Rather than keeping your elbows too close or too far out from your body, tuck them to a low 45 to 60 degrees as you pull. Then, using an overhand grip, he suggests finding a hand position that allows you to pull the bar to the level of your chest. Focus on driving your elbows back and squeezing the shoulder blades together at the top of the movement.
The key again is with elbow angle, says Ethier. As you pull, keep them at a 45 to 60 degree angle out from your torso rather than flaring out to the side. Keep your shoulder blades down as you pull, squeezing the shoulder blades together at the end position. Using a wider handle can make it even more effective.
This move helps prevent imbalances by working one side of the back at a time. Either recommends using a landmine attachment and load the bar with smaller weight plates to increase range of motion. Stand in an athletic stance as if you were doing a barbell row, keeping your elbow angled at 60 degrees as you pull the bar up.
Chest Supported Dumbbell Rows
This is one of Ethier’s favorite moves. To do it, set the weight bench at an angle of about 30 degrees. Grab a pair of dumbbells and pull them up to the level of your chest, with your elbows angled at 45 to 60 degrees. Squeeze your shoulder blades together at the top and let them open up at the bottom for a full range of motion.
Overhand Grip Pullups
Keep your elbows angled out to the sides by using an overhand grip slightly wider than shoulder width to hit the upper back muscles more than the lats, according to Ethier.
You might be surprised to see this exercise on the list, but Ethier says using wider grip and elbow angle will biomechanically favor the upper back more than the lats.
The lats are a broad muscle, and Ethier says that building it up will make your back look wider. These are best targeted in exercises where the elbows can pull as close to the torso as possible.
Narrow Grip Barbell Row
Using a narrow grip will target the lats more. To do it, put your hands at about shoulder-width apart, keeping your elbows as close to your sides as possible. To maximize range of motion, instead of pulling up to the chest, pull lower down towards your belly button.

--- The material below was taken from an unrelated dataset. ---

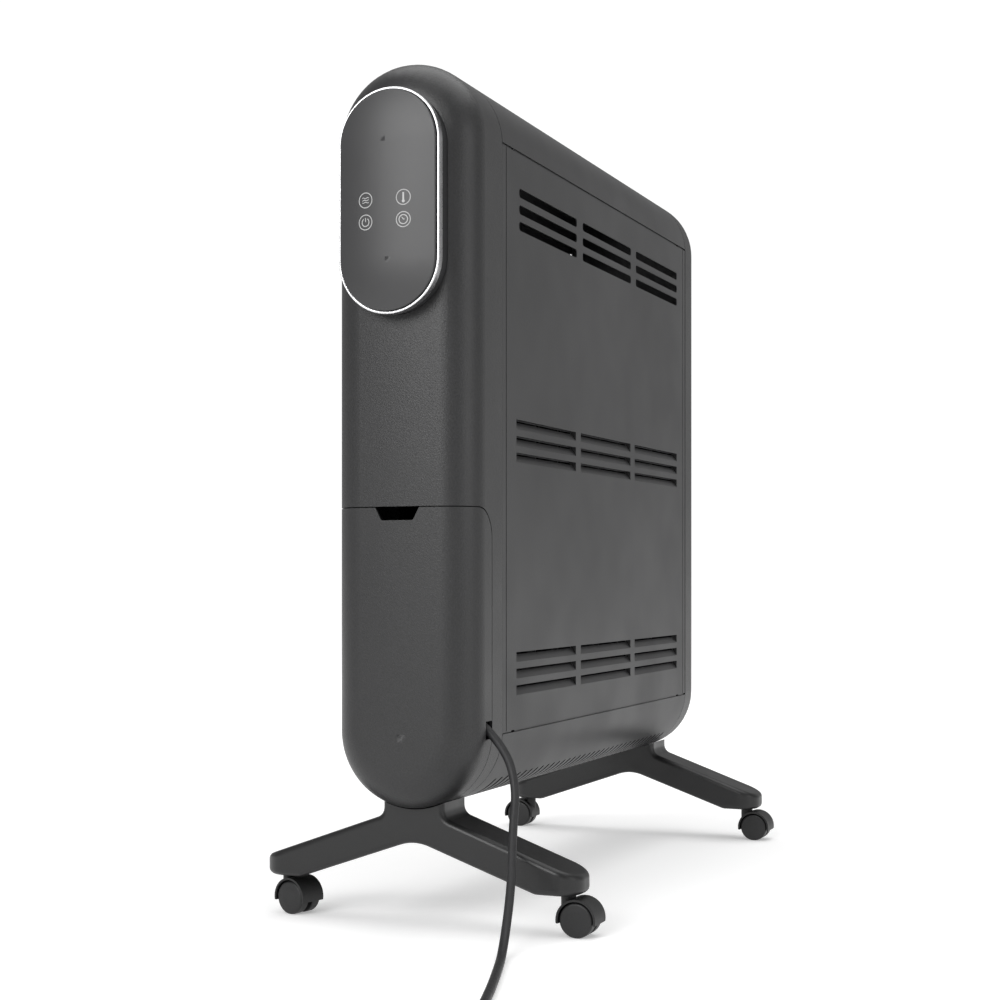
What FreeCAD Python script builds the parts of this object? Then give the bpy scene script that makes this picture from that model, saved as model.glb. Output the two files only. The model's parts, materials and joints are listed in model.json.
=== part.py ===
import FreeCAD, Part
import math
import os
import re
import Sketcher
from FreeCAD import Rotation, Vector

# An oil filled radiator heater on four castors, in millimetres.
# X runs across the body, Y along it and Z up. The control end faces -Y.
# The body is drawn with Y = 0 at the joint between the front cap and the sheet
# covers, and every sub-part is then placed so that the origin is below the middle.

SIZES = (
    # the casing
    ("body_width", 124.6, "casing, across X"),
    ("body_height", 600.0, "casing, along Z"),
    ("body_lift", 96.2, "floor to the underside of the casing"),
    ("panel_length", 509.0, "sheet covers, between the two caps"),
    ("cap_wall", 2.5, "moulded walls"),
    ("sheet_wall", 1.0, "steel sheet"),
    ("cap_gap", 0.8, "joint between a cap and the covers"),
    ("front_side", 35.5, "front cap, straight side"),
    ("front_round", 31.0, "front cap, edge radius"),
    ("rear_side", 20.0, "rear cap, straight side"),
    ("rear_round", 24.0, "rear cap, edge radius"),
    ("crown_radius", 400.0, "slight crown of both caps"),
    ("boss_width", 10.0, "screw bosses in the caps"),
    ("boss_length", 26.0, "screw bosses in the caps"),
    ("boss_spread", "body_height * 265 / 600", "screw bosses, along Z"),
    ("boss_middle", "body_lift + 0.663 * body_height", "height of the middle of the screw bosses"),
    # the cord door and its bay
    ("door_height", 243.0, "cord door, up from the underside of the casing"),
    ("door_setback", 21.0, "cord door edge, forward of the cap joint"),
    ("door_corner", 25.0, "cord door, corner radius"),
    ("door_gap", 0.8, "gap round the cord door"),
    ("notch_width", 39.5, "finger notch, at the door's top edge"),
    ("notch_floor", 28.0, "finger notch, at its floor"),
    ("notch_depth", 11.0, "finger notch"),
    ("exit_low", 57.2, "cord exit, above the underside of the casing"),
    ("exit_height", 14.6, "cord exit"),
    ("exit_depth", 13.0, "cord exit, into the door's edge"),
    ("bay_clearance", 2.0, "cord bay liner to the cap's inside"),
    ("bay_back", 17.5, "back of the cord bay, forward of the cap joint"),
    ("bay_front", 45.0, "rim of the cord bay, forward of the cap joint"),
    ("bay_top", 15.0, "top of the cord bay, below the door's top edge"),
    # the touch control
    ("control_width", 87.8, "metal ring, outside"),
    ("control_height", 178.2, "metal ring, outside"),
    ("control_drop", 117.5, "middle of the ring, below the top of the casing"),
    ("ring_wall", 2.0, "metal ring, wall"),
    ("ring_depth", 6.3, "metal ring, depth"),
    ("ring_standoff", 14.7, "ring's lip, forward of the cap"),
    ("ring_edge", 0.6, "metal ring, edge radius"),
    ("glass_gap", 0.3, "glass to ring"),
    ("glass_proud", 2.1, "edge of the glass, forward of the ring's lip"),
    ("glass_edge", 0.8, "glass, edge radius"),
    ("glass_radius", 209.0, "glass, dome of its face"),
    ("tray_inset", 1.5, "backing tray, in from the ring's outside"),
    ("tray_wall", 2.5, "backing tray"),
    ("tray_sink", 12.0, "backing tray, behind the cap's face"),
    ("board_wall", 1.6, "circuit boards"),
    ("fit_gap", 0.3, "clearance of fixed pieces"),
    ("running_gap", 0.05, "radial clearance of shafts that turn"),
    # the tilt switch
    ("tilt_place", 34.0, "tilt switch, from the middle"),
    ("tilt_width", 32.0, "tilt switch"),
    ("tilt_depth", 20.0, "tilt switch"),
    ("tilt_height", 38.0, "tilt switch"),
    ("tilt_wall", 2.0, "tilt switch"),
    ("tilt_pin", 1.5, "pendulum's pin, radius"),
    ("tilt_hub", 3.5, "pendulum's hub, radius"),
    ("tilt_arm", 18.0, "pin to the middle of the weight"),
    ("tilt_weight", 5.5, "pendulum's weight, radius"),
    # the covers and side panels
    ("panel_height", 479.0, "side panels"),
    ("panel_gap", 1.8, "side panel to the top and bottom covers"),
    ("panel_recess", 0.3, "side panels, set in from the covers"),
    ("crease_inset", 8.0, "pressed line along each upright panel edge"),
    ("crease_width", 1.2, "pressed line"),
    ("crease_depth", 0.4, "pressed line"),
    ("vent_start", 25.0, "first cross slot in the covers"),
    ("vent_pitch", 13.5, "cross slots in the covers"),
    ("vent_width", 4.5, "cross slots in the covers"),
    ("vent_round", 1.5, "cross slots, corner radius"),
    ("top_reach", 23.8, "cross slots in the top cover, out to each side"),
    ("low_inner", 16.4, "cross slots in the bottom cover, from the middle"),
    ("low_outer", 44.9, "cross slots in the bottom cover, out to each side"),
    ("group_spacing", 193.4, "slot group to louvre group, along Z"),
    ("row_pitch", 13.8, "slot and louvre rows"),
    ("slot_start", 36.6, "first slot column"),
    ("slot_length", 137.5, "open slots"),
    ("slot_height", 7.6, "open slots"),
    ("slot_round", 3.0, "open slots, corner radius"),
    ("slot_pitch", 152.6, "slot columns"),
    ("louvre_start", 30.4, "first louvre column"),
    ("louvre_length", 141.0, "louvres"),
    ("louvre_height", 8.1, "louvres"),
    ("louvre_pitch", 153.7, "louvre columns"),
    ("louvre_depth", 5.0, "louvres, at their upper edge"),
    ("louvre_slit", 2.2, "open slit along a louvre's upper edge"),
    # the steel inside
    ("bulkhead_rim", 22.0, "bulkheads, depth"),
    ("bulkhead_wall", 1.2, "bulkheads"),
    ("column_inset", 62.0, "first column, behind the cap joint"),
    ("column_pitch", 55.0, "columns"),
    ("column_width", 88.0, "columns, across X"),
    ("column_plate", 1.6, "web of a column"),
    ("column_tube", 9.0, "upright passages of a column, radius"),
    ("column_low", 118.0, "lower header, above the underside of the casing"),
    ("column_high", 462.0, "upper header, above the underside of the casing"),
    ("header_radius", 17.0, "headers"),
    ("header_bore", 12.0, "lower header, bore for the element"),
    ("header_end", 24.0, "headers, from the covers' ends"),
    ("stud_radius", 5.0, "header studs"),
    ("nut_radius", 9.0, "header nuts"),
    ("nut_height", 5.0, "header nuts"),
    ("element_radius", 4.0, "heating element"),
    ("element_spread", 5.5, "legs of the element, from its middle"),
    ("element_length", 400.0, "heating element, inside the header"),
    ("flange_radius", 22.0, "element flange"),
    ("flange_wall", 4.0, "element flange"),
    ("gasket_wall", 1.5, "element gasket"),
    # the castors
    ("caster_reach", 126.0, "castor stems, from the middle"),
    ("caster_trail", 10.0, "wheel axle, from the stem"),
    ("wheel_radius", 14.0, "castor wheels"),
    ("wheel_width", 9.0, "castor wheels"),
    ("wheel_edge", 1.0, "rounding at a wheel's inner edge"),
    ("wheel_round", 2.2, "rounding at a wheel's outer rim"),
    ("wheel_crown", 0.6, "dome of a wheel's face"),
    ("wheel_face", 2.0, "wheel's face, over the end of its axle"),
    ("wheel_side_gap", 0.35, "wheel to web"),
    ("web_width", 4.4, "middle web of a castor hood"),
    ("wheel_gap", 0.9, "wheel to hood"),
    ("hood_radius", "wheel_radius + wheel_gap + 1.7", "castor hoods"),
    ("hood_width", "web_width + 2 * (wheel_side_gap + wheel_width + wheel_crown) + 0.3", "castor hoods"),
    ("hood_skirt", 3.0, "hood, below the axle"),
    ("axle_radius", 2.5, "castor axles"),
    ("hub_radius", 5.0, "boss round the axle"),
    ("boss_radius", 6.0, "boss round the stem"),
    ("boss_top", "wheel_radius + hood_radius + 1.4", "floor to the top of the stem's boss"),
    ("stem_radius", 3.5, "castor stem, in the boss"),
    ("stem_low", "wheel_radius + sqrt((wheel_radius + wheel_gap)^2 - (caster_trail - stem_radius)^2)",
     "floor to the stem's lower end"),
    ("collar_radius", 5.4, "castor stem, collar"),
    ("shank_radius", 4.5, "castor stem, in the foot"),
    # the feet
    ("foot_span", 282.0, "feet, across X"),
    ("foot_width", 47.0, "feet, along Y"),
    ("foot_corner", 20.0, "feet, corner radius from above"),
    ("foot_ahead", 16.3, "front foot's middle, forward of the cap joint"),
    ("foot_behind", 18.3, "rear foot's middle, behind the cap joint"),
    ("foot_clear", "boss_top + 1.6", "floor to the feet at their ends"),
    ("foot_flat", 36.0, "flat length under each end"),
    ("foot_arch", "body_lift - 26", "floor to the underside at the middle"),
    ("foot_tip", "foot_clear + 15.1", "floor to the top at the ends"),
    ("foot_shoulder", "body_lift - 6.5", "floor to the top at the neck"),
    ("foot_neck", 27.0, "neck, half of its width"),
    ("foot_edge", 5.0, "feet, upper edge radius"),
    ("saddle_gap", 0.5, "neck to the casing"),
    ("bolt_spread", 15.0, "foot bolts, from the middle"),
    ("bolt_place", 9.0, "foot bolts, from the cap joint"),
    ("bolt_radius", 3.0, "foot bolts"),
    ("bolt_head", 5.5, "foot bolts, head radius"),
    ("bracket_top", 16.0, "foot brackets, above the underside of the casing"),
    ("shank_top", "foot_clear + 11.9", "floor to the stem's upper end"),
    # the cord and its plug
    ("cord_radius", 3.5, "mains lead"),
    ("turn_radius", 39.0, "middle turn of the coil"),
    ("coil_width", 21.0, "coil, across its turns"),
    ("coil_height", 14.0, "coil"),
    ("tie_wall", 0.8, "tie round the coil"),
    ("tie_width", 8.0, "tie round the coil"),
    ("gland_radius", 7.0, "gland, at the liner"),
    ("gland_length", 24.0, "gland"),
    ("gland_lip", 1.6, "gland's thin end, over the cord"),
    ("plug_radius", 18.0, "plug"),
    ("plug_face", 48.0, "plug's face, from the end of the cord"),
    ("plug_disc", 14.0, "plug, behind its face"),
    ("grip_start", 18.0, "plug's grip, from the end of the cord"),
    ("grip_end", 36.0, "plug's grip, from the end of the cord"),
    ("boot_length", 20.0, "plug's boot"),
    ("pin_hold", 4.0, "plug pins, held in the plug"),
    ("plug_grip", 11.0, "plug's grip"),
    ("boot_radius", 5.5, "plug's boot"),
    ("pin_radius", 2.4, "plug pins"),
    ("pin_length", 19.0, "plug pins"),
    ("pin_spacing", 19.0, "plug pins"),
    ("pin_root", 2.0, "plug pins, radius where they are held"),
)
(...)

To make these more lat-focused, keep your elbows close to your sides as you row. Avoid arching your back as you pull, which will shift the load to your upper back. Instead, Ethier says to keep your torso straight or maintain a slightly forward angle to hit the lats. Drive your elbows down and back as you pull.
Chest Supported Dumbbell Lat Rows
Either recommends to keep the elbows angled close to the sides, pulling lower down the body.
Dumbbell Lat Rows
Keep the elbows tucked when you do this exercise. Ethier suggests thinking about tucking your elbows into your back pockets.
One-Arm Lat Pulldown
Get into a kneeling stance in front of a cable machine and grab the handle with a neutral grip. Then, lean forward slightly and pull the cable down while keeping your elbows as close to your sides as possible.
Ethier says that these “small yet important muscles” often get neglected. When you want to train these muscles, he suggests matching your arm angle to the direction that those muscle fibers run, 90 to 120 degrees. That means Y raises.
Prone Y Raise
Lay on a floor or bench and raise your arms in a wide ‘Y’ shape. If that’s too hard, use a weight bench. Keep your thumbs down for maximum activation, but if it’s not comfortable, keep your thumbs up.
Standing Cable Y-Raise
Use a cable or resistance band to create constant tension through each rep. Set up a cable at waist level and grab each handle in the opposite hand so you can cross them. Brace your core and squeeze your glutes to prevent your back from arching, then raise your arms up to form a ‘Y’ shape.
Your lower back muscles are activated during compound exercises like rows, squats and deadlifts, says Ethier. But a great, more targeted addition to that is to add back extensions to your routine.
Ethier says that positioning is key to make the most out of this exercise. Start with your pelvis at the top of the pad or just past it. Then, lower yourself down to the bottom position while keeping a neutral spine. When you raise back up, avoid going into hyperextension by stopping once your torso is in line with your legs.